Step 3 — System Adjustments
Based on the modeling, I made three targeted changes, all applied forward-only to avoid invalidating existing player progress:
PROBLEM → DESIGN RESPONSE
Early completion
→
Non-linear XP curve with stronger mid and late ramp
Motivation collapse
→
Removed flat progression segments, ensured constant friction increase
Hardcore Players exhaustion
→
Rebalanced tier thresholds per segment without resetting progress
1
Rebalanced Tier XP Curve
Introduced non-linear scaling: early tiers slightly increased to maintain accessibility, mid tiers ramped moderately, late tiers ramped steeply to slow dedicated players without blocking casual ones. This follows the same principle Fortnite's battle pass uses: early tiers stay accessible to casual players while the mid-to-late ramp naturally filters engagement level without explicitly blocking anyone.
2
Smoothed Mid-Game Progression
Removed flat XP segments in the mid tier range. Every tier now has a meaningful step up, ensuring no dead zones where players feel no resistance.
3
Forward-Only Adjustments (Live Constraint)
Because the system was already live, no progress was reset and no rewards were removed. All changes applied to tiers players hadn't yet reached which means fixing pacing without breaking trust.
Results
2x
extended dedicated players completion time (2 weeks → 3–4 weeks)
27%
increase in average session length through rebalanced pacing
0
player progress invalidated, all fixes applied forward-only
BEFORE
Dedicated players finished in ~2 weeks
No progression goals remaining mid-season
Engagement dropped sharply after completion
AFTER
Completion extended to 3–4 weeks for top segment
Players had ongoing goals through the full season
Mid-to-late retention improved, progression felt paced
Key Design Takeaways
Engagement is not the same as system health
Fast progression looks good in the short term.
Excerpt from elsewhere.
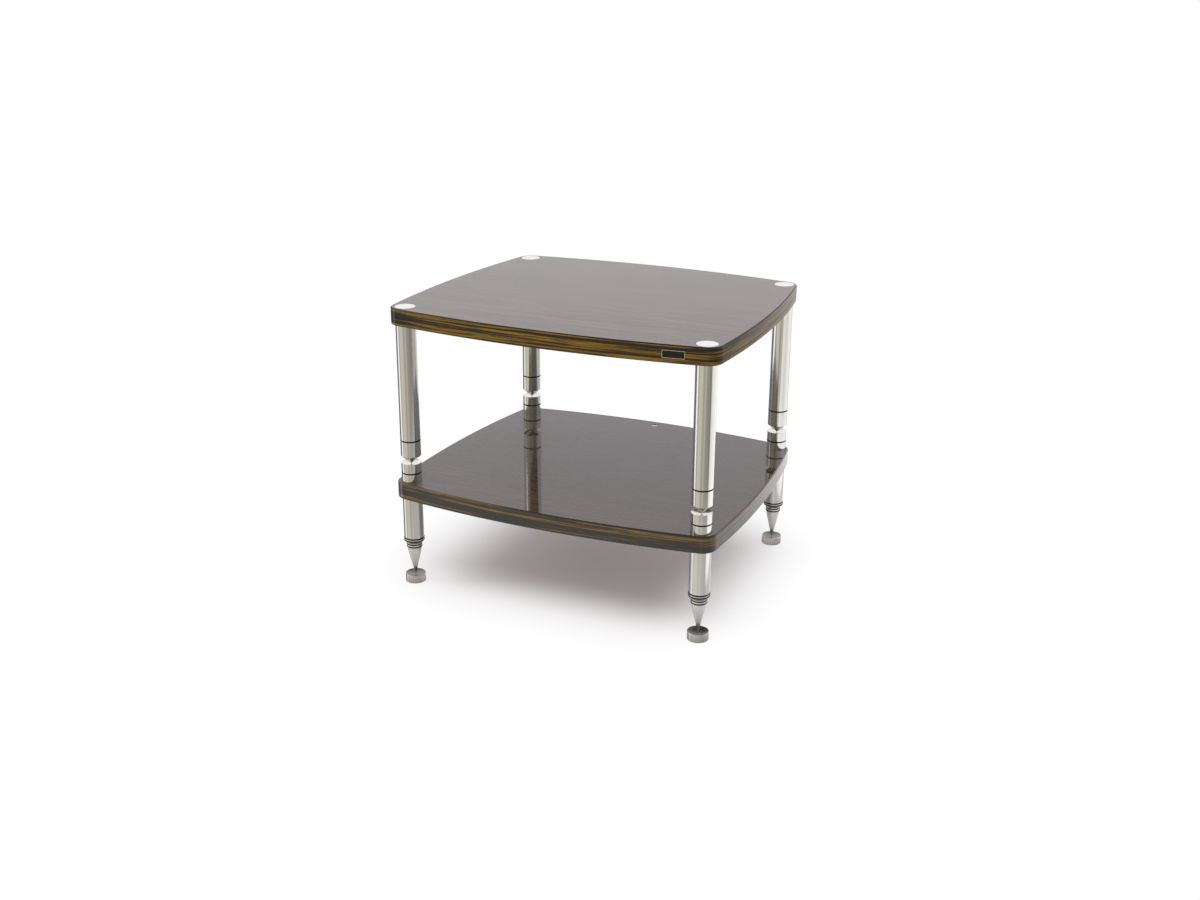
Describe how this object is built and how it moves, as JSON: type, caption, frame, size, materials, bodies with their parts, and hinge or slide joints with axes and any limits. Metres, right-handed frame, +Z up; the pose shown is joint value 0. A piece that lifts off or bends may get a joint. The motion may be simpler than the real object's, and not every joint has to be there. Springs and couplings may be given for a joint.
{
  "type": "hi-fi rack",
  "caption": "Low modular hi-fi rack: bowed glossy striped veneer shelves on round stainless columns with spikes, dished cups, levelling floor spikes and loose pads.",
  "frame": {"origin": "on the floor under the middle of the rack", "axes": "+Z up, -Y the front with the badge plate, +X to the right seen from the front"},
  "size_m": [0.688, 0.5968, 0.574],
  "materials": {
    "striped_veneer": "gloss lacquer",
    "satin_stainless": "satin",
    "bright_stainless": "bright turned",
    "ring_rubber": "matt",
    "zinc_steel": "zinc plated",
    "plug_aluminium": "turned",
    "badge_metal": "dark field, bright frame",
    "case_aluminium": "satin",
    "level_liquid": "clear liquid",
    "level_window": "clear"
  },
  "bodies": {
    "lower_level": {"lower_shelf": "striped_veneer", "level_case": "case_aluminium", "level_liquid": "level_liquid", "level_window": "level_window", "levelling_plugs": "plug_aluminium", "lower_column_plugs": "plug_aluminium", "shelf_studs": "zinc_steel", "receiver_rings": "ring_rubber", "receiver_cup_front_left": "satin_stainless", "seat_spacer_front_left": "satin_stainless", "lower_column_front_left": "satin_stainless", "receiver_cup_front_right": "satin_stainless", "seat_spacer_front_right": "satin_stainless", "lower_column_front_right": "satin_stainless", "receiver_cup_rear_left": "satin_stainless", "seat_spacer_rear_left": "satin_stainless", "lower_column_rear_left": "satin_stainless", "receiver_cup_rear_right": "satin_stainless", "seat_spacer_rear_right": "satin_stainless", "lower_column_rear_right": "satin_stainless"},
    "upper_level": {"top_shelf": "striped_veneer", "badge_plate": "badge_metal", "upper_column_plugs": "plug_aluminium", "nose_studs": "zinc_steel", "top_studs": "zinc_steel", "nose_rings": "ring_rubber", "top_cap_front_left": "bright_stainless", "upper_column_front_left": "satin_stainless", "spike_nose_front_left": "satin_stainless", "top_cap_front_right": "bright_stainless", "upper_column_front_right": "satin_stainless", "spike_nose_front_right": "satin_stainless", "top_cap_rear_left": "bright_stainless", "upper_column_rear_left": "satin_stainless", "spike_nose_rear_left": "satin_stainless", "top_cap_rear_right": "bright_stainless", "upper_column_rear_right": "satin_stainless", "spike_nose_rear_right": "satin_stainless"},
    "collar_front_left": {"lock_collar_front_left": "satin_stainless", "collar_ring_front_left": "ring_rubber"},
    "spike_front_left": {"floor_spike_front_left": "bright_stainless", "spike_rings_front_left": "ring_rubber"},
    "pad_front_left": {"floor_pad_front_left": "bright_stainless"},
    "collar_front_right": {"lock_collar_front_right": "satin_stainless", "collar_ring_front_right": "ring_rubber"},
    "spike_front_right": {"floor_spike_front_right": "bright_stainless", "spike_rings_front_right": "ring_rubber"},
    "pad_front_right": {"floor_pad_front_right": "bright_stainless"},
    "collar_rear_left": {"lock_collar_rear_left": "satin_stainless", "collar_ring_rear_left": "ring_rubber"},
    "spike_rear_left": {"floor_spike_rear_left": "bright_stainless", "spike_rings_rear_left": "ring_rubber"},
    "pad_rear_left": {"floor_pad_rear_left": "bright_stainless"},
    "collar_rear_right": {"lock_collar_rear_right": "satin_stainless", "collar_ring_rear_right": "ring_rubber"},
    "spike_rear_right": {"floor_spike_rear_right": "bright_stainless", "spike_rings_rear_right": "ring_rubber"},
    "pad_rear_right": {"floor_pad_rear_right": "bright_stainless"}
  },
  "joints": [
    {"name": "upper_level_lift", "type": "slide", "parent": "lower_level", "child": "upper_level", "axis": [0, 0, 1], "range_m": [0, 0.1]},
    {"name": "spike_travel_front_left", "type": "slide", "parent": "lower_level", "child": "collar_front_left", "axis": [0, 0, -1], "range_m": [0, 0.008]},
    {"name": "spike_turn_front_left", "type": "hinge", "parent": "collar_front_left", "child": "spike_front_left", "pos_m": [-0.3075, -0.248, 0.09], "axis": [0, 0, -1], "range_deg": [0, 1645.8]},
    {"name": "pad_swivel_front_left", "type": "hinge", "parent": "spike_front_left", "child": "pad_front_left", "pos_m": [-0.3075, -0.248, 0.0135], "axis": [0, 0, 1], "continuous": true},
    {"name": "spike_travel_front_right", "type": "slide", "parent": "lower_level", "child": "collar_front_right", "axis": [0, 0, -1], "range_m": [0, 0.008]},
    {"name": "spike_turn_front_right", "type": "hinge", "parent": "collar_front_right", "child": "spike_front_right", "pos_m": [0.3075, -0.248, 0.09], "axis": [0, 0, -1], "range_deg": [0, 1645.8]},
    {"name": "pad_swivel_front_right", "type": "hinge", "parent": "spike_front_right", "child": "pad_front_right", "pos_m": [0.3075, -0.248, 0.0135], "axis": [0, 0, 1], "continuous": true},
    {"name": "spike_travel_rear_left", "type": "slide", "parent": "lower_level", "child": "collar_rear_left", "axis": [0, 0, -1], "range_m": [0, 0.008]},
    {"name": "spike_turn_rear_left", "type": "hinge", "parent": "collar_rear_left", "child": "spike_rear_left", "pos_m": [-0.29125, 0.248, 0.09], "axis": [0, 0, -1], "range_deg": [0, 1645.8]},
    {"name": "pad_swivel_rear_left", "type": "hinge", "parent": "spike_rear_left", "child": "pad_rear_left", "pos_m": [-0.29125, 0.248, 0.0135], "axis": [0, 0, 1], "continuous": true},
    {"name": "spike_travel_rear_right", "type": "slide", "parent": "lower_level", "child": "collar_rear_right", "axis": [0, 0, -1], "range_m": [0, 0.008]},
    {"name": "spike_turn_rear_right", "type": "hinge", "parent": "collar_rear_right", "child": "spike_rear_right", "pos_m": [0.29125, 0.248, 0.09], "axis": [0, 0, -1], "range_deg": [0, 1645.8]},
    {"name": "pad_swivel_rear_right", "type": "hinge", "parent": "spike_rear_right", "child": "pad_rear_right", "pos_m": [0.29125, 0.248, 0.0135], "axis": [0, 0, 1], "continuous": true}
  ],
  "couplings": [
    {"joint": "spike_turn_front_left", "follows": "spike_travel_front_left", "rad_per_m": 3590.4},
    {"joint": "spike_turn_front_right", "follows": "spike_travel_front_right", "rad_per_m": 3590.4},
    {"joint": "spike_turn_rear_left", "follows": "spike_travel_rear_left", "rad_per_m": 3590.4},
    {"joint": "spike_turn_rear_right", "follows": "spike_travel_rear_right", "rad_per_m": 3590.4}
  ]
}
But in seasonal economies, early completion is a design area that didn’t meet the goals, it kills the motivation loop for your most valuable players.
Always design for player distribution, not averages
A system tuned for the average player will frustrate your casuals and destroy your hardcore players. Segment first, then tune per segment. The average doesn't exist in your actual player base.
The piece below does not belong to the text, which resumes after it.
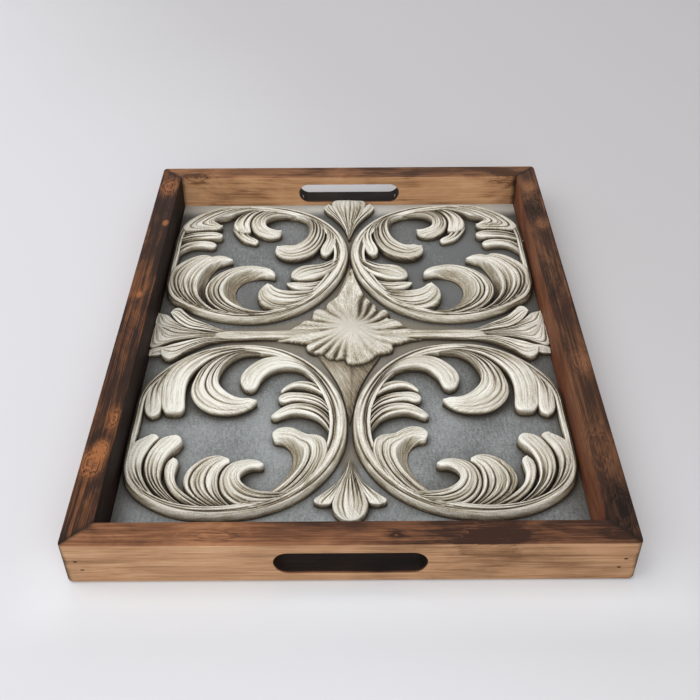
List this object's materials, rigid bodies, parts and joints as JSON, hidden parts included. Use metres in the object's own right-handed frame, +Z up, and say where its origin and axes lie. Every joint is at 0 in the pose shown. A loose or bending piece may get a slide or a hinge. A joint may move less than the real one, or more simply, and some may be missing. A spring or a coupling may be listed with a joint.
{
  "type": "serving tray",
  "caption": "Rectangular mitred timber serving tray with a finger slot in each end rail and a scrolling leaf relief glued on its painted floor.",
  "frame": {"origin": "middle of the footprint, on the surface the tray stands on", "axes": "+Z up, +Y along the tray from its front slotted rail to its back slotted rail, +X across it"},
  "size_m": [0.356, 0.459, 0.036],
  "materials": {
    "rail_timber": "dark walnut stain, satin",
    "base_plywood": "bare plywood",
    "ground_paint": "brushed grey-blue paint on hardboard",
    "moulding_paint": "off-white paint with dark glaze in the hollows",
    "brad_steel": "darkened",
    "pin_steel": "bright"
  },
  "bodies": {
    "root": {"rail_front": "rail_timber", "rail_back": "rail_timber", "rail_left": "rail_timber", "rail_right": "rail_timber", "base_board": "base_plywood", "ground_panel": "ground_paint", "rosette": "moulding_paint", "scroll_front_left": "moulding_paint", "scroll_front_right": "moulding_paint", "scroll_back_left": "moulding_paint", "scroll_back_right": "moulding_paint", "fan_left": "moulding_paint", "fan_right": "moulding_paint", "fan_front": "moulding_paint", "fan_back": "moulding_paint", "spur_front": "moulding_paint", "spur_back": "moulding_paint", "corner_brads_front": "brad_steel", "corner_brads_back": "brad_steel", "base_pins": "pin_steel"}
  },
  "joints": []
}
Progression curves are the core retention lever
Small changes to XP thresholds and curve shape have outsized impact on retention. Model it before you ship it: a simple Excel simulation predicted the problem before it was too late to fix.
Live systems require constraint-aware solutions
You can't reset progress or remove rewards in a live game. Every fix has to work within what already exists. That constraint makes modeling even more critical, you only get one shot at each adjustment.